[GIVEN MATERIAL start]
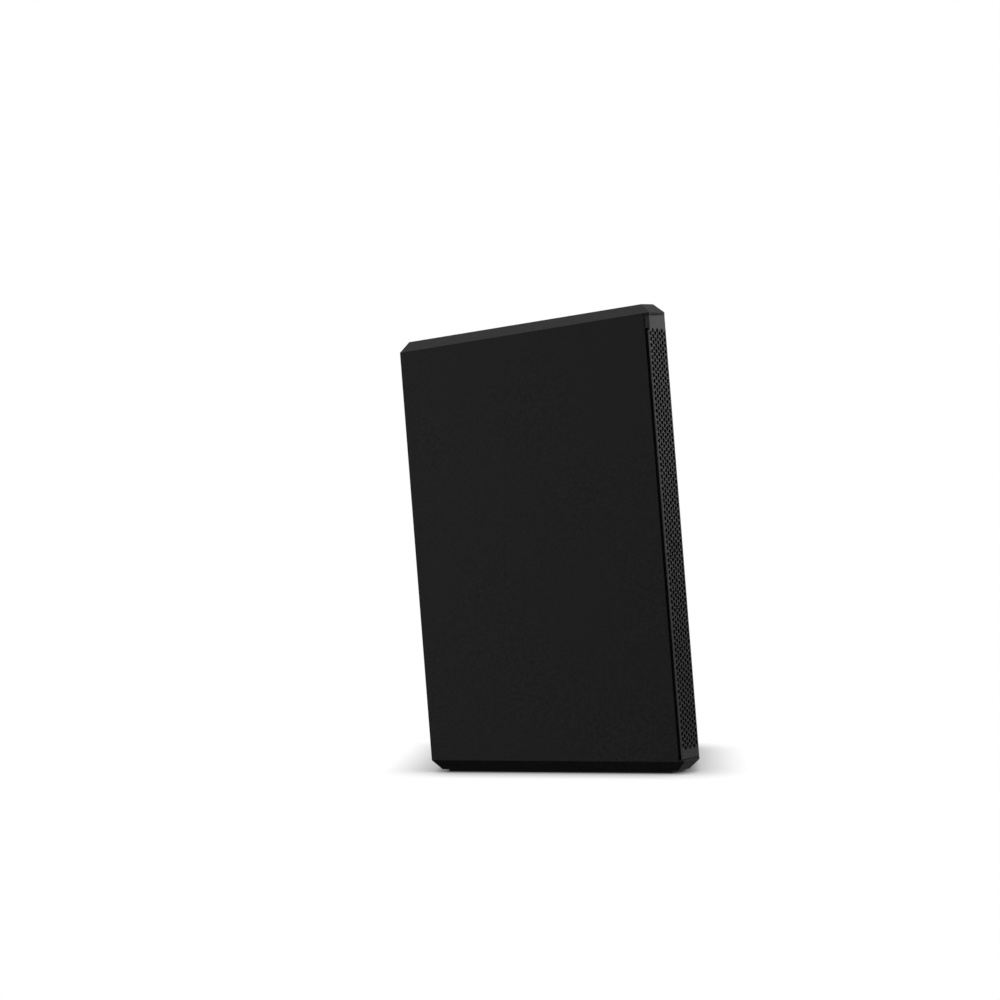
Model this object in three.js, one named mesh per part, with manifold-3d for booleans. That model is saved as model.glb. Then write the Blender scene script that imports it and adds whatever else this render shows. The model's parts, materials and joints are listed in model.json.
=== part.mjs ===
// A compact powered loudspeaker: a leaning, tapered cabinet with a folded perforated grille, an
// eight-inch woofer, a horn tweeter, and a recessed electronics panel in its back.
// Millimetres, +Z up. The grille faces -Y. The origin is on the floor, under the middle of the box.
import * as THREE from 'three';
import { mergeVertices } from 'three/addons/utils/BufferGeometryUtils.js';
import Module from 'manifold-3d';

const wasm = await Module();
wasm.setup();

// ---- driving dimensions -------------------------------------------------------------------
// The cabinet's section is a symmetric trapezoid: the front edge is the long one, and the top and
// the bottom close in by TAPER each. It stands on its tapered bottom, so the front leans back.
const TAPER = THREE.MathUtils.degToRad(4.5);
const FRONT_HEIGHT = 377;      // front edge, between the lower lines of the two chamfers
const SLOPE_LENGTH = 212;      // top and bottom edge, front corner to back
const WIDTH = 260;
const CHAMFER = 8.4;           // round the top and the bottom, both ways
const SIDE_BOARD = 15;         // board thickness
const PLUG_DEPTH = 6.6;        // how far the top and bottom boards reach between the sides
const SIDE_SETBACK = 4.6;      // the side boards stop this far behind the caps' front corners
const GAP = 0.3;               // glue and fitting gap

const FACET_ANGLE = THREE.MathUtils.degToRad(25);
const FACET_DEPTH = 12.8;      // how far the flat middle of the front stands out
const GRILLE_ANGLE = THREE.MathUtils.degToRad(25.5);
const GRILLE_EDGE_Y = 1.3;     // the grille's side edges lie this far behind the caps' corners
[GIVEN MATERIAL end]
TASK — Repeat the data above exactly.

ANSWER TO THE PROBLEM —
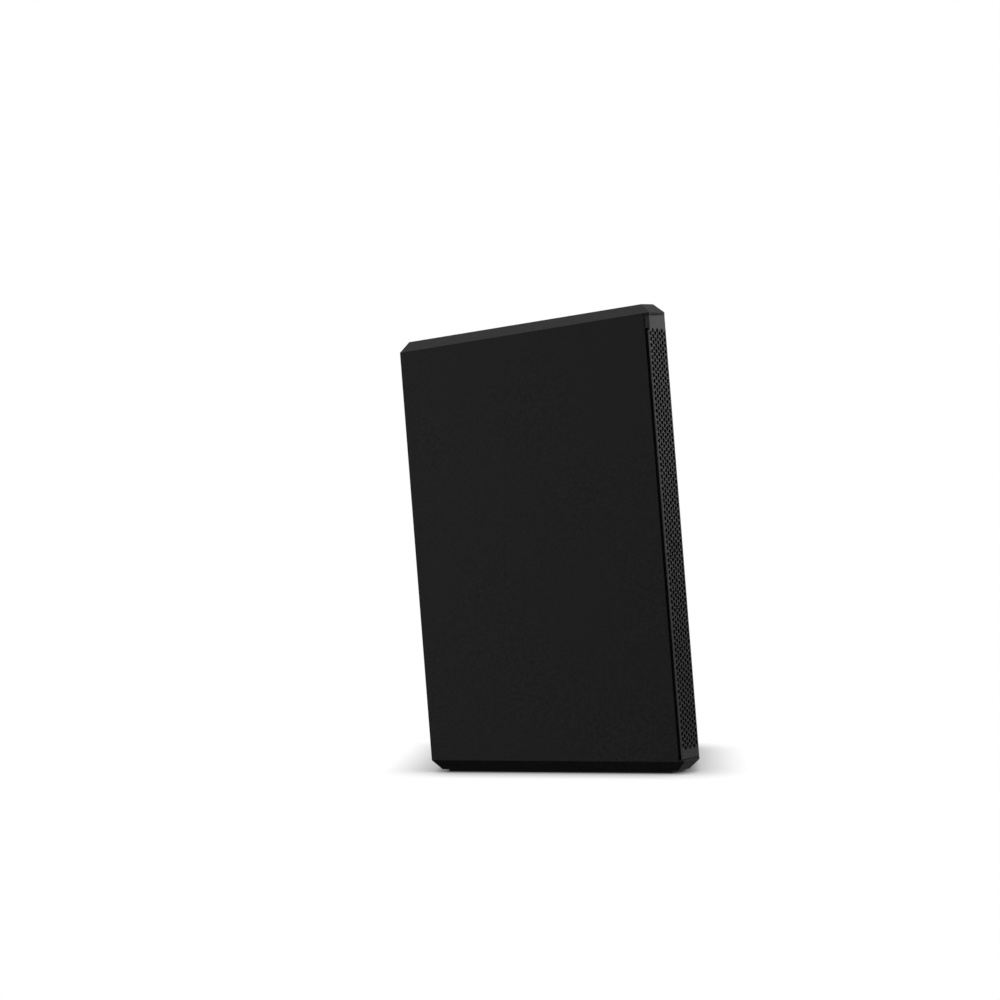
Model this object in three.js, one named mesh per part, with manifold-3d for booleans. That model is saved as model.glb. Then write the Blender scene script that imports it and adds whatever else this render shows. The model's parts, materials and joints are listed in model.json.
=== part.mjs ===
// A compact powered loudspeaker: a leaning, tapered cabinet with a folded perforated grille, an
// eight-inch woofer, a horn tweeter, and a recessed electronics panel in its back.
// Millimetres, +Z up. The grille faces -Y. The origin is on the floor, under the middle of the box.
import * as THREE from 'three';
import { mergeVertices } from 'three/addons/utils/BufferGeometryUtils.js';
import Module from 'manifold-3d';

const wasm = await Module();
wasm.setup();

// ---- driving dimensions -------------------------------------------------------------------
// The cabinet's section is a symmetric trapezoid: the front edge is the long one, and the top and
// the bottom close in by TAPER each. It stands on its tapered bottom, so the front leans back.
const TAPER = THREE.MathUtils.degToRad(4.5);
const FRONT_HEIGHT = 377;      // front edge, between the lower lines of the two chamfers
const SLOPE_LENGTH = 212;      // top and bottom edge, front corner to back
const WIDTH = 260;
const CHAMFER = 8.4;           // round the top and the bottom, both ways
const SIDE_BOARD = 15;         // board thickness
const PLUG_DEPTH = 6.6;        // how far the top and bottom boards reach between the sides
const SIDE_SETBACK = 4.6;      // the side boards stop this far behind the caps' front corners
const GAP = 0.3;               // glue and fitting gap

const FACET_ANGLE = THREE.MathUtils.degToRad(25);
const FACET_DEPTH = 12.8;      // how far the flat middle of the front stands out
const GRILLE_ANGLE = THREE.MathUtils.degToRad(25.5);
const GRILLE_EDGE_Y = 1.3;     // the grille's side edges lie this far behind the caps' corners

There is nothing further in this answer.